- Quedan diez segundos. Céntrate.
(mira, pues yo me centro en que me parecen diez segundos interminables)
- Venga, sonríe. Sonríe. Confiada, segura, honrada. Muy bien, sonriendo.
(no río, es una jodida honrada mueca de dolor)
- Diez segundos más. Lo que hay que hacer para conservarse joven.
(ahora sí: me troncho)
Este es el diálogo interno que mantengo con mi profe de yoga. Un hombre barbudo que me tiene perpleja como Neula ante un fuet. Nos castiga con posiciones dignas de refinados torturadores asiáticos mientras nos alecciona con filosofía kundalínica, impertinentemente puntualizada –por él mismo, es un yogui bipolar- con chocantes frases de lo más mundanas. Y así estamos, centradas -inspirando-, pacientes -expirando-, generosas –resoplando- y percibiendo toda la energía que nos rodea: observando el universo con los ojos cerrados mientras definimos nuestros abdominales de cara al verano. Mola.
Se ve que esto del yoga es algo muy in, y no solo para escaladores o clientes del DIR. En el polideportivo de mi pueblo dan varias clases cada día, son unos modernos (y las señoras que acuden aun más). Aunque yo me apunté porque la rutina del curro diario me impulsó a ello, no porque quiera parecer fashion (mis chacras no lo soportarían). Así, entre mis intentos frustrados para entrenar en serio y la novedad del yoga, se me pasa la semana más entretenida.

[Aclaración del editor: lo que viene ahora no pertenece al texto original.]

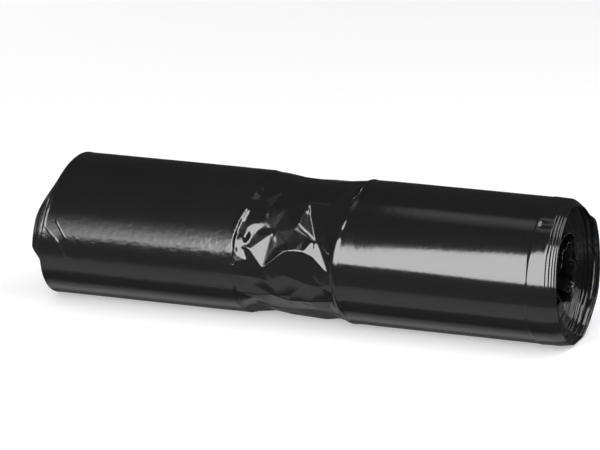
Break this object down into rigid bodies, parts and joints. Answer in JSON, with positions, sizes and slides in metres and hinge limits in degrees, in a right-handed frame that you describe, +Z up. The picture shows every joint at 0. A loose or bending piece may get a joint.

Colorear esto sí que me tiene entretenida... |
Pues, veréis, de martes a domingo practico la postura -asana- del cuatro, acortando mis isquiotibiales en una silla, mientras el amigo Esteve es libre como el wifi del McDonalds. Él sí le saca rendimiento al entreno que fue nuestro viaje de Red River. Y vaya si le cunde. Llega cada día con encadenes nuevos, a lo que yo respondo enseñando mis dientes en forma de algo ligeramente parecido a una sonrisa. Pongo en práctica mis balbuceantes conocimientos yóguicos, no solo porque lo recomienda el profe, sino porque hoy le he visto sentido a eso de sonreír de farol.
Y así llego a lo que os quería contar hoy. Ha caído en mis manos un libro de neurociencia, el último grito en descubrimientos seseros. Iré al grano, después de exponer unos experimentos dice “el mecanismo interpretativo del hemisferio izquierdo mantiene una actividad incesante, en busca del significado de los hechos. (…) También nuestro cerebro interpreta los actos de nuestro cuerpo y construye una narración en torno a ellos”. Para ejemplificarlo se explica que si sonríes, aunque no tengas motivo para ello, el hemisferio izquierdo piensa (valga la redundancia) que lo haces porque estás contento. Se lo inventa, pero lo que importa es que tu mente se lo traga. Maravilloso autoengaño, no me diréis que no. Los yoguis llevan siglos sabiéndolo y yo me entero ahora, eso sí es estar pasada de moda.
Sonreíd.
Para saber mucho más: Eagleman, David. Incógnito. Ed. Anagrama, 2013.